Upon receiving the student’s e-mail, Berry looked her up on Harvard College Facebook and was surprised to find she was unlisted.
“Who are you?” he asked, bewildered, when she walked into class the next day. Laughing, Rush explained that she was a Visiting Undergraduate Student.
Rush and her fellow VUS (pronounced “vuzz” by those in the know) come to Harvard from universities around the world to study for a semester or a year. Though the VUS become involved in most aspects of Harvard life, the existence of this program remains unknown to many at the University and nearly unadvertised outside of Harvard.
GOING ABROAD—TO HARVARD
The Visiting Undergraduate Student Program allows undergraduates from any university in the world to apply to attend Harvard for one or two semesters.
Many of those who participate in this program are international students. Others come from small liberal arts schools in the U.S., and a few come from Harvard’s peer institutions—last year, one visiting student hailed from Princeton and another from Brown.
The students list a variety of reasons for coming to Harvard, but most center on academics. According to Sarah R. Cole, a lecturer on History and Literature who serves as the advising coordinator for the VUS Program, most of the international students major in economics in their home countries and hope to gain an American perspective on the field. The domestic students, she said, tend to be math or science concentrators who feel they have exhausted the course offerings in their subjects at their colleges.
Jiajia Wang, who came from Universitat Pompeu Fabra in Barcelona, Spain to participate in the VUS Program in 2009, said that she was planning to apply to graduate programs in economics in the U.S. and wanted a preview of the American educational system.
Damie Park said she thought that Harvard would offer her more opportunities in her field of study—Women, Gender, and Sexuality—than Ewha Womans University in Korea where she was an undergraduate. Hoping to transfer to Harvard in 2008, she learned that transfer admissions had been suspended—Harvard did not accept any transfer students in 2008 and 2009—but that she could spend a year at Harvard as a VUS.
For Grant A. Justin, the VUS Program offered him “a second chance,” he said. A self-described “terrible student in high school,” he cleaned up his grades while attending the University of Oregon for a year and Montana State University for two years. Adding a year at Harvard to his resume before his final year at MSU, he said, “definitely looks good.”

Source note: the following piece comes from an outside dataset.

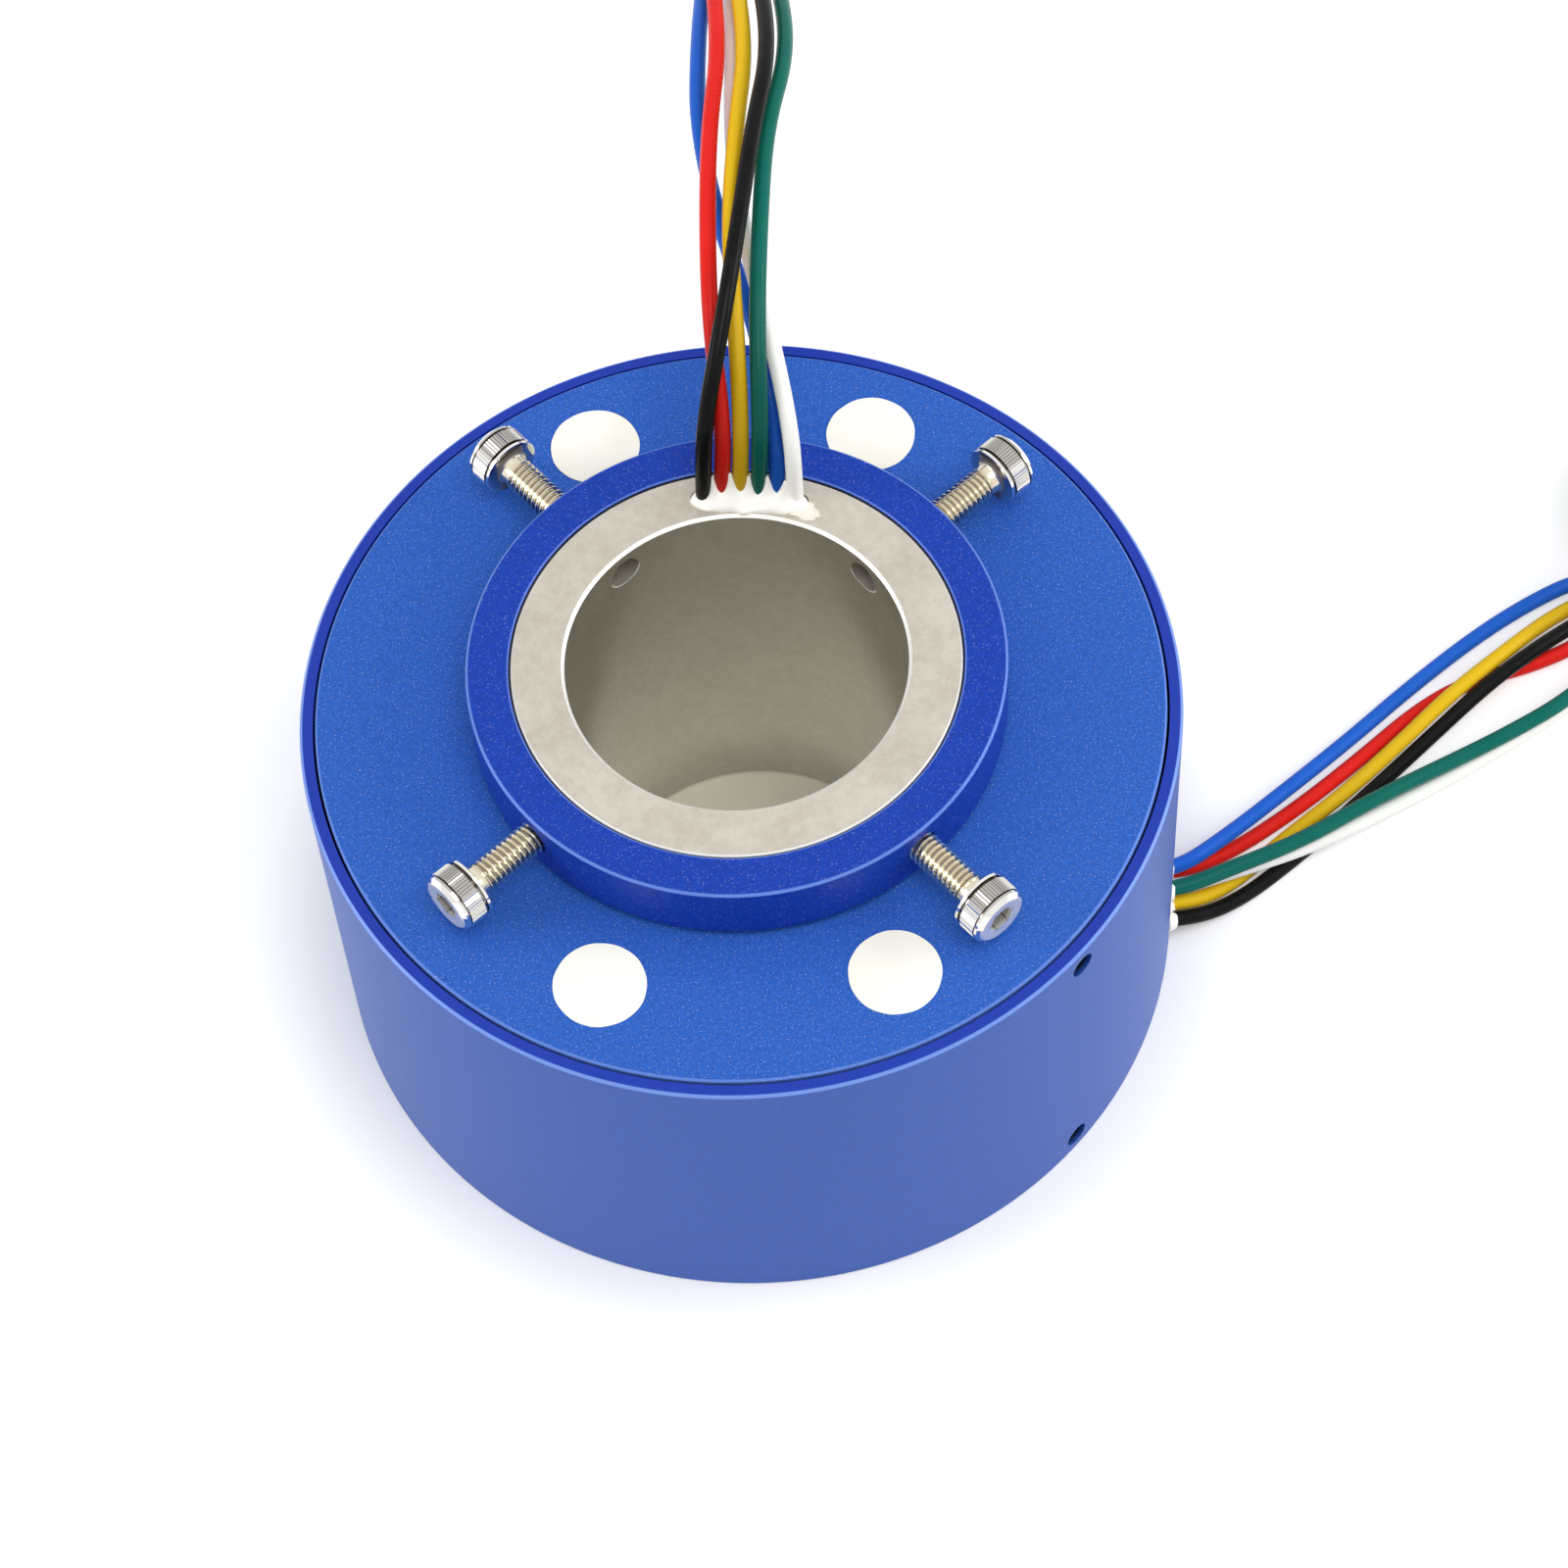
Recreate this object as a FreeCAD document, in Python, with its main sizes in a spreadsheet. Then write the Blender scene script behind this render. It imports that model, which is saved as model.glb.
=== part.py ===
"""Slip ring with a through bore and six circuits, in millimetres.

The housing stands still. The sleeve, its collar and the six contact rings turn in two thin ball
bearings. Two brush holders carry spring wires that run in the grooves of the rings. Six leads
leave the top of the sleeve and six leave the side of the housing. The origin is on the axis,
at the foot of the housing, with Z up.
"""
import FreeCAD, Part
import math
import os
import Sketcher

Vector = FreeCAD.Vector
UP = Vector(0, 0, 1)
ACROSS = Vector(0, 1, 0)

doc = FreeCAD.newDocument("SlipRing")
sheet = doc.addObject("Spreadsheet::Sheet", "Sizes")

SIZES = [
    # Housing shell
    ("shell_height", 47.6),
    ("brush_space", 13.8),
    ("shell_wall", 3.2),
    ("rim_wall", 1.5),
    ("edge_chamfer", 0.3),
    # End plates
    ("plate_gap", 0.3),
    ("plate_thickness", 7.0),
    ("plate_proud", 0.4),
    ("plate_recess", 0.3),
    ("eye_gap", 1.0),
    ("hub_wall", 2.5),
    ("hub_lip", 0.4),
    ("pocket_floor", 2.0),
    ("pocket_relief", 0.3),
    ("pocket_ledge", 1.9),
    # Thin ball bearings, 50 x 65 x 7
    ("bearing_section", 7.5),
    ("bearing_width", 7.0),
    ("race_gap", 2.88),
    ("ball_radius", 2.0),
    ("ball_clearance", 0.05),
    ("cage_wall", 1.5),
    ("cage_height", 5.2),
    ("fit_gap", 0.02),
    # Sleeve and collar
    ("bore_radius", 19.05),
    ("sleeve_wall", 5.95),
    ("sleeve_bottom", 0.7),
    ("sleeve_drop", 0.1),
    ("bore_chamfer", 0.35),
    ("collar_wall", 5.0),
    ("collar_height", 8.0),
    ("collar_gap", 0.7),
    ("spacer_wall", 2.2),
    ("snap_ring_width", 1.2),
    ("snap_ring_bite", 1.0),
    ("snap_ring_reach", 2.5),
    ("snap_ring_opening", 3.0),
    # Clamp screws through collar and sleeve
    ("clamp_angle", 37.6),
    ("clamp_rise", 4.5),
    ("clamp_tip_recess", 1.65),
    ("clamp_length", 18.0),
    ("clamp_thread_radius", 1.9),
    ("clamp_head_radius", 3.5),
    ("clamp_head_height", 3.8),
    ("clamp_socket", 3.0),
    ("clamp_socket_depth", 2.0),
    ("thread_gap", 0.05),
    # Contact rings and insulating barrel
    ("barrel_wall", 1.5),
    ("ring_rise", 6.0),
    ("ring_width", 3.0),
    ("ring_groove", 0.5),
    ("flange_rise", 1.0),
    ("barrel_end_gap", 0.8),
    # Lead slot in the sleeve
    ("slot_half_width", 1.1),
    ("slot_start_angle", 67.0),
    ("slot_end_angle", 1.0),
    ("lead_radius", 0.95),
    ("lead_gap", 0.2),
    ("root_depth", 4.6),
    ("tail_radius", 0.6),
    ("tail_seat", 0.5),
    ("sealant_crown", 0.9),
    ("sealant_spread", 0.7),
    # Plate screws, their stickers and the brush holders
    ("holder_angle", 87.0),
    ("post_half_angle", 24.3),
    ("post_gap", 0.58),
    ("post_radius", 3.2),
    ("holder_step", 2.2),
    ("holder_clearance", 0.5),
    ("holder_half_angle", 31.0),
    ("plate_screw_radius", 1.5),
    ("plate_screw_clearance", 0.1),
    ("plate_screw_length", 12.0),
    ("plate_screw_head_radius", 2.75),
    ("plate_screw_head_height", 3.0),
    ("plate_screw_socket", 2.5),
    ("counterbore_radius", 3.0),
    ("counterbore_depth", 3.1),
    ("sticker_radius", 5.2),
    ("sticker_thickness", 0.12),
    ("grub_angle", -45.7),
    ("grub_length", 5.0),
    ("grub_recess", 1.1),
    ("grub_inset", 3.1),
    ("grub_socket", 1.5),
    ("grub_bore_overrun", 0.6),
    # Brush boards and wires
    ("board_width", 19.2),
    ("board_thickness", 1.6),
    ("board_step", 0.4),
    ("board_gap", 1.2),
    ("board_recess", 6.0),
    ("wire_radius", 0.25),
    ("wire_offset", 6.0),
    ("wire_clearance", 0.1),
    ("wire_overrun", 3.0),
    ("wire_root", 0.6),
    # Side outlet for the fixed leads
    ("outlet_angle", -6.0),
    ("outlet_width", 9.4),
    ("outlet_low", 1.9),
    ("outlet_high", 6.9),
    ("outlet_depth", 9.5),
    ("outlet_seal_depth", 4.5),
    ("outlet_seal_recess", 0.1),
    # Coils of the spare lead
    ("coil_outer_radius", 14.6),
    ("coil_inner_radius", 8.4),
    ("rotor_coil_x", 17.6),
    ("rotor_coil_y", 168.0),
    ("rotor_coil_height", 12.0),
    ("stator_coil_reach", 71.5),
    ("stator_coil_y", 43.0),
    ("stator_coil_height", 16.2),
]
CIRCUITS = 6
BALLS = 10
CLAMP_SCREWS = 4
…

The application process for visiting students is similar to the regular admissions process, but it differs in several significant ways. First, VUS can enter Harvard in either the fall or spring semesters, so applications are evaluated twice each year.
Rather than focusing on personal characteristics or experiences, the essay portion of the application asks them to “Be as specific as you can regarding your academic interests and the curriculum you expect to follow.”
And though they do have the opportunity to indulge in shopping week once they arrive on campus, prospective VUS must list in their applications the four courses that they might enroll in during their first term at Harvard.
The number of VUS applications and the admissions rate for the program contrast starkly with the Harvard admissions norm. Whereas 614 students applied for transfer admission and over 30,000 sought regular admission in fall 2010, just 47 applied for the VUS Program. Of those applicants, 32 were admitted, and 30 decided to attend—21 are here for just the fall semester, and 9 will stay for the full year.